Day 3: Leaving the Amazon

Our 5:15 wake-up call came for bird watching, once again, delighted to hear the chorus of the jungle as I first turned on my processors for the morning. We walked down to the port, already seeing an active market getting set up. Lorenzo told me that people get started around 5 AM around here — I saw lots of boats coming in with fish, bananas, mangoes, not unlike the scene I saw a couple days ago in Leticia. We met up with our birdwatching guide, also a member of the local Indigenous community.

We headed upstream for a bit in his boat and walked on shore, keeping an ear out for bird calls as they fly to and fro. We saw a few, but as you can imagine, there’s quite a bit of a translation delay! By the time he’d tell Lorenzo in Spanish, and Lorenzo would translate to me in English, I’d then look, and the bird would be gone! So I learned to just follow his blue light as he shines on the tree branches and ask later!

It was eerily dark, so the birds weren’t too active. In hindsight, they knew something was coming. We needed to head back to check out, get our bags, eat breakfast, and meet Wilmar at 8 AM for the boat ride downstream to Leticia to catch the noon flight to Bogotá, where I would say goodbye to Lorenzo and catch the layover to Medellín for my 2nd leg of 3 of this trip.

Monsoon Rain

Within moments of getting on Wilmar’s boat, light rain started to fall.

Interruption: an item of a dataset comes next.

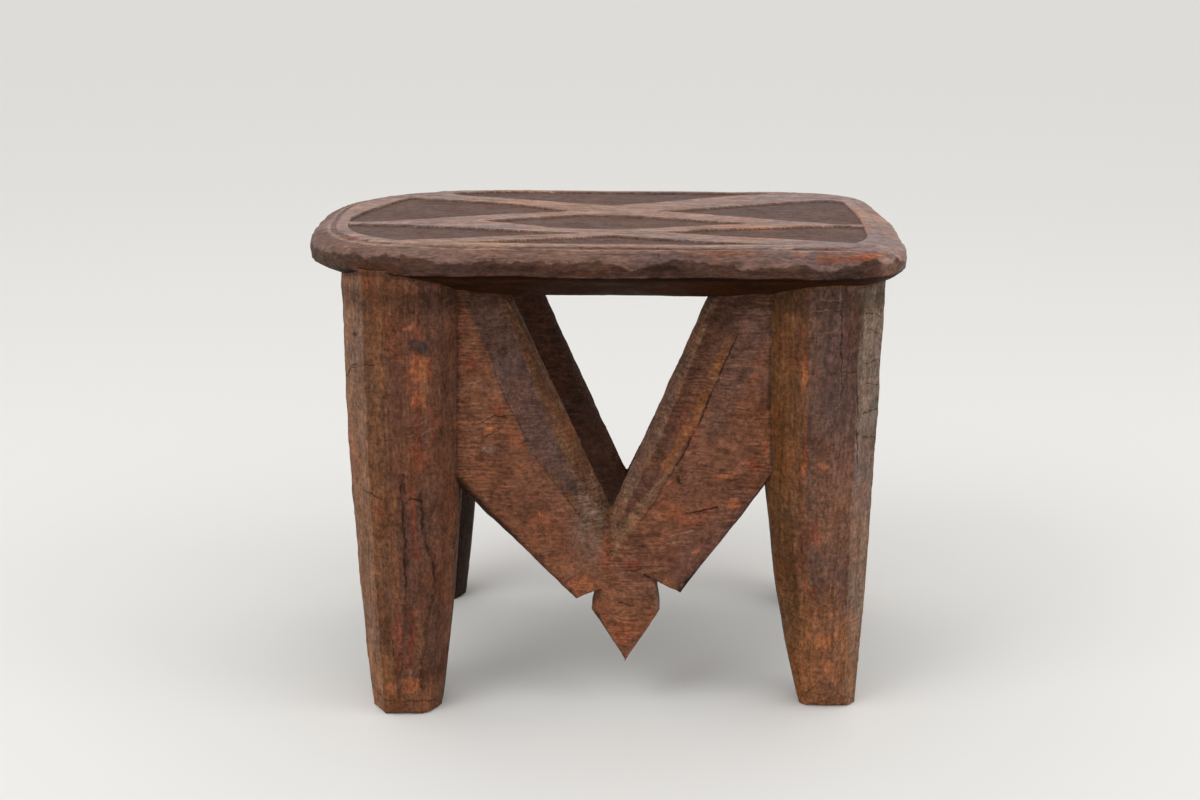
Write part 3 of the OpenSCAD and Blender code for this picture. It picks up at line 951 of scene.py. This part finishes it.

I pulled out my rain jacket to stay on the dry side. The canopy of the boat wouldn’t be enough as the rain comes in the side as the boat goes pretty fast. Then suddenly, a huge downpour came and high winds picked up. Wilmar said it was a monsoon rain and he’d need to navigate with caution. He put on his poncho, handed Lorenzo and I one, so we just covered our legs. Within moments it became unbearable and Lorenzo suggested we tuck ourselves under the poncho so that the rain doesn’t hit our face so hard against the wind. Then a THUD came and the boat came to a stop. For the first time, I saw worry in Lorenzo’s face. We looked up, there was no one else on the river. Wilmar said he hit a trunk with his motor, but moments later the boat started back up again. I was so relieved. I decided from that point, I’d not ask for Lorenzo to translate what was going on, as to not get too nervous! Wilmar checked that the boat drain was working, but had his second mate on hand to bail water out of the boat. I just told Lorenzo to keep giving me the occasional thumbs up that all is ok and we’ll make it back in time to catch the flight out. 😅 I was surprisingly calm the whole time. I trusted Wilmar and his expertise navigating the river during a monsoon rain like this one.

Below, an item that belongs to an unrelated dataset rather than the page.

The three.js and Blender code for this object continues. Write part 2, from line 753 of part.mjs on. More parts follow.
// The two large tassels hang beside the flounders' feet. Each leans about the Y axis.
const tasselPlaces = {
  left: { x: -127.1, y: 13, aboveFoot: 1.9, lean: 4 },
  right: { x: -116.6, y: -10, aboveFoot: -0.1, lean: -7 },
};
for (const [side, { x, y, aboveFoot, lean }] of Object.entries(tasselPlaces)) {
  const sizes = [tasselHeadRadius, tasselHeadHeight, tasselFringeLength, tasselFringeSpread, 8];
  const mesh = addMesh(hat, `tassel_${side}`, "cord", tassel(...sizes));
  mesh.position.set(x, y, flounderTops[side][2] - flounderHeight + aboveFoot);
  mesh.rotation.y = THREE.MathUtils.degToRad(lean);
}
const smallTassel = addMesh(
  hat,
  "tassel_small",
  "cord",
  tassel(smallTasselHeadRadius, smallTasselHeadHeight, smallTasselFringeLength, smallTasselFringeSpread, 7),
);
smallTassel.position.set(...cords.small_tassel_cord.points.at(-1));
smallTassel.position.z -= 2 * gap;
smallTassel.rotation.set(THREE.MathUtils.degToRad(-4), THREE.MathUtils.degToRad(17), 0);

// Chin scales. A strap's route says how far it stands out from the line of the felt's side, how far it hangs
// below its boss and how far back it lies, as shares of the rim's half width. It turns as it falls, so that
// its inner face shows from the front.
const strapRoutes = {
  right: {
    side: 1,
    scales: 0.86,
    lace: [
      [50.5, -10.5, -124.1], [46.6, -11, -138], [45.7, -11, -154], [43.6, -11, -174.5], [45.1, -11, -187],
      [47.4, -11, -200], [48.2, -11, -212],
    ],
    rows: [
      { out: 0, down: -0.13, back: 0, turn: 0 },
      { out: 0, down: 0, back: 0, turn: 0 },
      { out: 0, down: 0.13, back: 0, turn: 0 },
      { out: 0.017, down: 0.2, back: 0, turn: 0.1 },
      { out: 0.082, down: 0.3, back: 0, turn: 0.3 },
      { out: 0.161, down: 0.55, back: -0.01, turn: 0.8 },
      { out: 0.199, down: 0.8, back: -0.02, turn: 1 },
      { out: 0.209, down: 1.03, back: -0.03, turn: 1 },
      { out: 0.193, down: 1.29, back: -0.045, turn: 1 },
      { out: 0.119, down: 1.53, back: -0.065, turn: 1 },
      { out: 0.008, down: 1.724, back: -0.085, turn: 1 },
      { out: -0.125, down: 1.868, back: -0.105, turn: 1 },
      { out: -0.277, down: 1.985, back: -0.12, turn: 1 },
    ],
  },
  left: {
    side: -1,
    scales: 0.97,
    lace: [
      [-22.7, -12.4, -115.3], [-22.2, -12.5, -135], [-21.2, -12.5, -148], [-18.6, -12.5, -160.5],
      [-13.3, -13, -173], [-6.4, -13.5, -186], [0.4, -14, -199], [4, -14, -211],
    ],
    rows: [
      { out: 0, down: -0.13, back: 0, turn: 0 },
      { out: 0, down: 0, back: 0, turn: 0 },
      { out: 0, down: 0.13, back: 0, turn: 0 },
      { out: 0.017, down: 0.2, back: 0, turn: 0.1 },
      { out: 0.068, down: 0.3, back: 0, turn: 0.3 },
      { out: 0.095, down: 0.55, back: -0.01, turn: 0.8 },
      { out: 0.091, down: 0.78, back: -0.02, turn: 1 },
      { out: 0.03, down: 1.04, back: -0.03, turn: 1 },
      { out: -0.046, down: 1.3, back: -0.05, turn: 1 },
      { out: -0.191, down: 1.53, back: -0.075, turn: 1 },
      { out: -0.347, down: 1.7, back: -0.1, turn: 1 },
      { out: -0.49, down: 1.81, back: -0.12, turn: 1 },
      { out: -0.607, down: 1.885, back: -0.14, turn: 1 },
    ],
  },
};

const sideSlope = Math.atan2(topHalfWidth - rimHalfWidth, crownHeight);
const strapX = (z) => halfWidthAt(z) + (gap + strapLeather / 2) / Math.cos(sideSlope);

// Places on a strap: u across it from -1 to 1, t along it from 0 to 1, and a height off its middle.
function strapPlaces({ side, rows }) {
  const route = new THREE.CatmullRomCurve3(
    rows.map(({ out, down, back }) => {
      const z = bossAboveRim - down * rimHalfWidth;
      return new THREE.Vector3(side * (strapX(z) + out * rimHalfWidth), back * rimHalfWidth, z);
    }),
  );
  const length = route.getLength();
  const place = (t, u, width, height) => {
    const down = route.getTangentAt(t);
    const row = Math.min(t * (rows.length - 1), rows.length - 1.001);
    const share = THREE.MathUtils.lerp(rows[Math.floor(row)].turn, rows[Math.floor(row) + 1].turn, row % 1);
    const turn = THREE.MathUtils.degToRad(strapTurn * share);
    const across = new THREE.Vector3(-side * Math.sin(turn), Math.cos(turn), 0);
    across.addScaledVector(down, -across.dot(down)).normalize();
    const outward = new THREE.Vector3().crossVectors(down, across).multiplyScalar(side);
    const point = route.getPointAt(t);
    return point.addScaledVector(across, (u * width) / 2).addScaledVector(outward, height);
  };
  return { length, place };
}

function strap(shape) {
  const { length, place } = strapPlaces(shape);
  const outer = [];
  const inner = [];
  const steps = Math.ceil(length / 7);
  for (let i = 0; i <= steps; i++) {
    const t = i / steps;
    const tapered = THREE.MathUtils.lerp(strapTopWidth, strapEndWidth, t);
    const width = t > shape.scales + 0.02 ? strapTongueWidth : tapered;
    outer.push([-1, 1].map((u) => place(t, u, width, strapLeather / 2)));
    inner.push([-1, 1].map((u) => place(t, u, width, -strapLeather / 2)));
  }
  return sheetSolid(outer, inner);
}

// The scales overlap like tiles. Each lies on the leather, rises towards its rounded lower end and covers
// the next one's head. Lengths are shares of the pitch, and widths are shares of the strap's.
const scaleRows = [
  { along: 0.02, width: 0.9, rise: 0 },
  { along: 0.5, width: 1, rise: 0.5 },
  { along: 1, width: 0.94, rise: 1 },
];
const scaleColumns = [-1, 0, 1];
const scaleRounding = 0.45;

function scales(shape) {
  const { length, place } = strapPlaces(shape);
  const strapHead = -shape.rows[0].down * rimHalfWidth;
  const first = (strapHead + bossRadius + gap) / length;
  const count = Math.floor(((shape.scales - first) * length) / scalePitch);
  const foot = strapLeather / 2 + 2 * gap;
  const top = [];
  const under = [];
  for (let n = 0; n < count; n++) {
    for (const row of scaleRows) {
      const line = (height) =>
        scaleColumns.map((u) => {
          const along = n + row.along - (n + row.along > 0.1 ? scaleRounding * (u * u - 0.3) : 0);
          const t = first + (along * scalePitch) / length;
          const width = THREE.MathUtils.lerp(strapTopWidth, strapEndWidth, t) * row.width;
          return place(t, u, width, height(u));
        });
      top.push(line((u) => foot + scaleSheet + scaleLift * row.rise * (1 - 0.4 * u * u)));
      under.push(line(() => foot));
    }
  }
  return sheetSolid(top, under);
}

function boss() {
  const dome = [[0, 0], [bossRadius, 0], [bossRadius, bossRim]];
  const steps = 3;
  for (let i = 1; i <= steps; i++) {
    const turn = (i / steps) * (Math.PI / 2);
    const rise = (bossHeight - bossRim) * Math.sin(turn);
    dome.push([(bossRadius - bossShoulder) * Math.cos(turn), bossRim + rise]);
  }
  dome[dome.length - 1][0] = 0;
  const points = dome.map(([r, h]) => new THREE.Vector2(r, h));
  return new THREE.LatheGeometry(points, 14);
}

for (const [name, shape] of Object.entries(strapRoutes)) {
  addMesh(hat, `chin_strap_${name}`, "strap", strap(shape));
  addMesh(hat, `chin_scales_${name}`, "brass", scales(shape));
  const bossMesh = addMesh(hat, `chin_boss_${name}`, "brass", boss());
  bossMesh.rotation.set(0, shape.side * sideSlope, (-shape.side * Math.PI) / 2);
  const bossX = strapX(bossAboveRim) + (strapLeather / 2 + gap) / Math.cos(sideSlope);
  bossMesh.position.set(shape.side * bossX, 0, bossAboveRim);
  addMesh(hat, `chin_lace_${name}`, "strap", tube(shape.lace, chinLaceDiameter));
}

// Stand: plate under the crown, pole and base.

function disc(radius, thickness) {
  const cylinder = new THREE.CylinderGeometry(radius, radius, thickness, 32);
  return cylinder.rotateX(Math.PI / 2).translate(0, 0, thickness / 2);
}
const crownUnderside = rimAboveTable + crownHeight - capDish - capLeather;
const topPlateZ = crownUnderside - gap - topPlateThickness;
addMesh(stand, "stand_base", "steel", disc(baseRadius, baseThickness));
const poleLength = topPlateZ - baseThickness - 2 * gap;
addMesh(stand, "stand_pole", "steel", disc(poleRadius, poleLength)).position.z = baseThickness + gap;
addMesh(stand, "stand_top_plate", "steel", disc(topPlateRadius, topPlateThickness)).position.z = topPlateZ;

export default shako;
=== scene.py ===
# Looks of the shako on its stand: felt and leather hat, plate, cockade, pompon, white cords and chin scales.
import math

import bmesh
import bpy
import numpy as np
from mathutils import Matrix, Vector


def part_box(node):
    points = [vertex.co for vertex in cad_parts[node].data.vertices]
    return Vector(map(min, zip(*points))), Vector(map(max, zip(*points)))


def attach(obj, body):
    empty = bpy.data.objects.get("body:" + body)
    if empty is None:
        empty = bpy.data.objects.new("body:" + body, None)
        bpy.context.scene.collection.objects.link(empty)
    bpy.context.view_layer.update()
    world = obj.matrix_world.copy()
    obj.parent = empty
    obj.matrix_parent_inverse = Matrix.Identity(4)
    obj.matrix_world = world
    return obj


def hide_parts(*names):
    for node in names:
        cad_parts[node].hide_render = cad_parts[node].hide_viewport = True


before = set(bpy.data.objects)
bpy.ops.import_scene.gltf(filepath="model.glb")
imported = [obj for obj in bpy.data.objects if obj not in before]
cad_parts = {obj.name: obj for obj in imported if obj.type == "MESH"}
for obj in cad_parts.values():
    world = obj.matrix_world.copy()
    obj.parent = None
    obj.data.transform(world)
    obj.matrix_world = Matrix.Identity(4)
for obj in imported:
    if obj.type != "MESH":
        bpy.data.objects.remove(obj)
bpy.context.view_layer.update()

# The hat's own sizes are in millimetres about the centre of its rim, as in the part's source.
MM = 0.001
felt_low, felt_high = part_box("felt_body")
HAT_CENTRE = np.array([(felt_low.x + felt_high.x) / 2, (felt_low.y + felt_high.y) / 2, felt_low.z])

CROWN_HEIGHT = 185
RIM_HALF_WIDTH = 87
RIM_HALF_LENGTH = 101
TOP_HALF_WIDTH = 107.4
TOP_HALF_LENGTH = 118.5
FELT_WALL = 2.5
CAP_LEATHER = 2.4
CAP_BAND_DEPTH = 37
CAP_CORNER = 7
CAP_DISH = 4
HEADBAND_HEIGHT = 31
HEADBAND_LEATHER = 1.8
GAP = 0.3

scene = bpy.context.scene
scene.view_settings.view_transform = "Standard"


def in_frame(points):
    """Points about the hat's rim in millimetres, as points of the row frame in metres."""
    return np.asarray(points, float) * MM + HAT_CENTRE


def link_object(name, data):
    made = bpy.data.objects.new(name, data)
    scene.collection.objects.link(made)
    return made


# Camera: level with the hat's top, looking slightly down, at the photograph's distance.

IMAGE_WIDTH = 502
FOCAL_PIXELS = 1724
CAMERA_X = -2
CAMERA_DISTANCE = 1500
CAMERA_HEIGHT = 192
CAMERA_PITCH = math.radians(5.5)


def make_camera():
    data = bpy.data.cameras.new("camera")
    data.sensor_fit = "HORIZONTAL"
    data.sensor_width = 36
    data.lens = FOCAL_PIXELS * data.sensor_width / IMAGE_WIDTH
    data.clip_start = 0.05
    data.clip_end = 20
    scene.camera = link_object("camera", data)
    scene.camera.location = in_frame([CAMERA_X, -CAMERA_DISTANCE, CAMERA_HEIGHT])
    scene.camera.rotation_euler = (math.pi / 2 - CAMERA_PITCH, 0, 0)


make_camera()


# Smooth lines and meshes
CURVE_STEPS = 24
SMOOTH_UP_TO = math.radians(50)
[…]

After about 1.5 hours of zigzagging the river around rocks, trunks, the skies cleared up. Lorenzo kept saying what an expert boat captain Wilmar is, navigating us through that to get to our destination in time. So I was able to enjoy the last 30 minutes taking in the Amazon and watching the boats come back out on the water. (They didn’t have draining systems on their boats, so they’d surely sink had they been out in the rain, which explained why we were the only ones out on the water.)

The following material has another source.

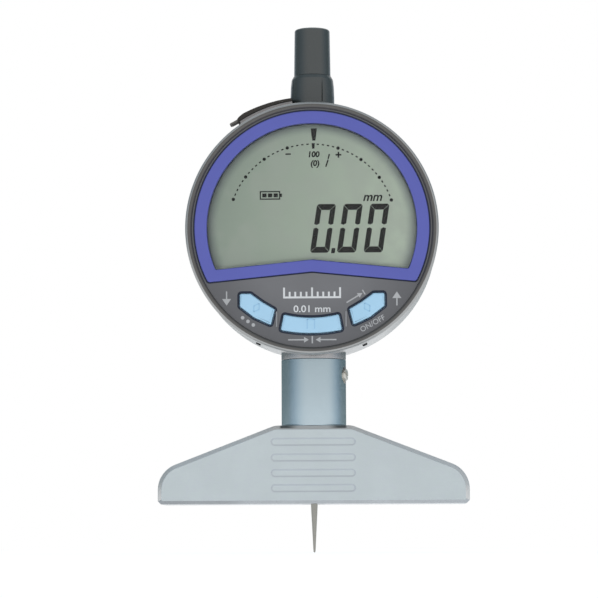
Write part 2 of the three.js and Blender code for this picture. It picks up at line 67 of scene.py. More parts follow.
# ------------------------------------------------------------------ node helpers
class Graph:
    """Small helper that adds and links shader nodes."""
    def __init__(self, tree):
        self.t = tree
    def add(self, kind, **props):
        n = self.t.nodes.new(kind)
        for k, v in props.items():
            setattr(n, k, v)
        return n
    def put(self, socket, value):
        if isinstance(value, bpy.types.NodeSocket):
            self.t.links.new(value, socket)
        else:
            socket.default_value = value
    def math(self, op, a, b=None, c=None, clamp=False):
        n = self.add("ShaderNodeMath", operation=op, use_clamp=clamp)
        for i, v in enumerate((a, b, c)):
            if v is not None:
                self.put(n.inputs[i], v)
        return n.outputs[0]
    def vec(self, op, a, b=None):
        n = self.add("ShaderNodeVectorMath", operation=op)
        self.put(n.inputs[0], a)
        if b is not None:
            self.put(n.inputs[1], b)
        return n.outputs["Value"] if op in ("DOT_PRODUCT", "LENGTH") else n.outputs[0]
    def scaled(self, v, k):
        n = self.add("ShaderNodeVectorMath", operation="SCALE")
        self.put(n.inputs[0], v)
        n.inputs["Scale"].default_value = k
        return n.outputs[0]
    def xyz(self, v):
        n = self.add("ShaderNodeSeparateXYZ")
        self.put(n.inputs[0], v)
        return n.outputs
    def combine(self, x, y, z):
        n = self.add("ShaderNodeCombineXYZ")
        for i, v in enumerate((x, y, z)):
            self.put(n.inputs[i], v)
        return n.outputs[0]
    def noise(self, v, scale, detail=3.0, rough=0.55):
        n = self.add("ShaderNodeTexNoise")
        self.put(n.inputs["Vector"], v)
        n.inputs["Scale"].default_value = scale
        n.inputs["Detail"].default_value = detail
        n.inputs["Roughness"].default_value = rough
        return n.outputs[0]
    def smooth(self, v, lo, hi, a=0.0, b=1.0):
        n = self.add("ShaderNodeMapRange", interpolation_type="SMOOTHSTEP")
        self.put(n.inputs[0], v)
        for i, x in enumerate((lo, hi, a, b)):
            self.put(n.inputs[i + 1], x)
        return n.outputs[0]
    def lin(self, v, lo, hi, a=0.0, b=1.0):
        n = self.add("ShaderNodeMapRange", clamp=True)
        self.put(n.inputs[0], v)
        for i, x in enumerate((lo, hi, a, b)):
            self.put(n.inputs[i + 1], x)
        return n.outputs[0]
    def mix(self, f, a, b, blend="MIX"):
        n = self.add("ShaderNodeMix", data_type="RGBA", blend_type=blend)
        self.put(n.inputs[0], f)
        self.put(n.inputs[6], a if isinstance(a, bpy.types.NodeSocket) else (*a, 1.0))
        self.put(n.inputs[7], b if isinstance(b, bpy.types.NodeSocket) else (*b, 1.0))
        return n.outputs[2]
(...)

I kept thinking to myself “I sure wanted an adventure, and I definitely got the big send-off from the Amazon!” I’m so grateful that the weather cooperated for the most part, beautiful sunset the first night, great weather the second day, and for it to storm early enough that it didn’t delay my flight out.

Leticia Port

We arrived at 9:30 and had some time to walk around, so we went in to a few shops. Lorenzo wanted to get some t-shirts for his kids. My nerves settled and I just took in more of my surroundings, noting the juxtaposition between these markets in Leticia and what I’d seen just hours earlier in one of the Amazonian communities. We headed to the airport, I changed out of my wet clothes and prepared for a close connection (1 hour in Bogotá) to make it to my next destination.

Arriving Cannua

Ana, one of the co-owners of True Colombia met me at the airport. Yet another “that was a close one” moment. My flight, although was slightly delayed, was the last one to make it out of Bogotá before the late afternoon storms rolled in, and all flights to Medellín after mine were showing delays on the board. I was definitely thanking my lucky stars! It’s was about a 1.5 hour drive to the ecolodge, Cannua, in the dark. It was a good chance to chat with Ana and get to know her a bit, and she told me a bit about the region. Totally different from where I’d been less than 8 hours ago: roads full of packed buses, trucks cars, swerving motorcycles and honking horns. Ana happened to mention that Cannua, where I would be staying the next 3 nights, had laundry services. I was so excited because I’d planned to wash my clothes in the sink with my laundry bag and hang on a clothes line to dry. I wanted to hit the easy button on the laundry service so fast!

When I arrived, I was handed a refreshing cocktail and shown to my cabana. I was excited to unpack my suitcase for real, and get settled for 3 nights. Took a hot shower, changed into “regular” clothes and came down for a delicious dinner. I was also able to get online for the first time in a couple of days and began writing and connecting with family and friends. It was a perfect way to end the “adventurous” day!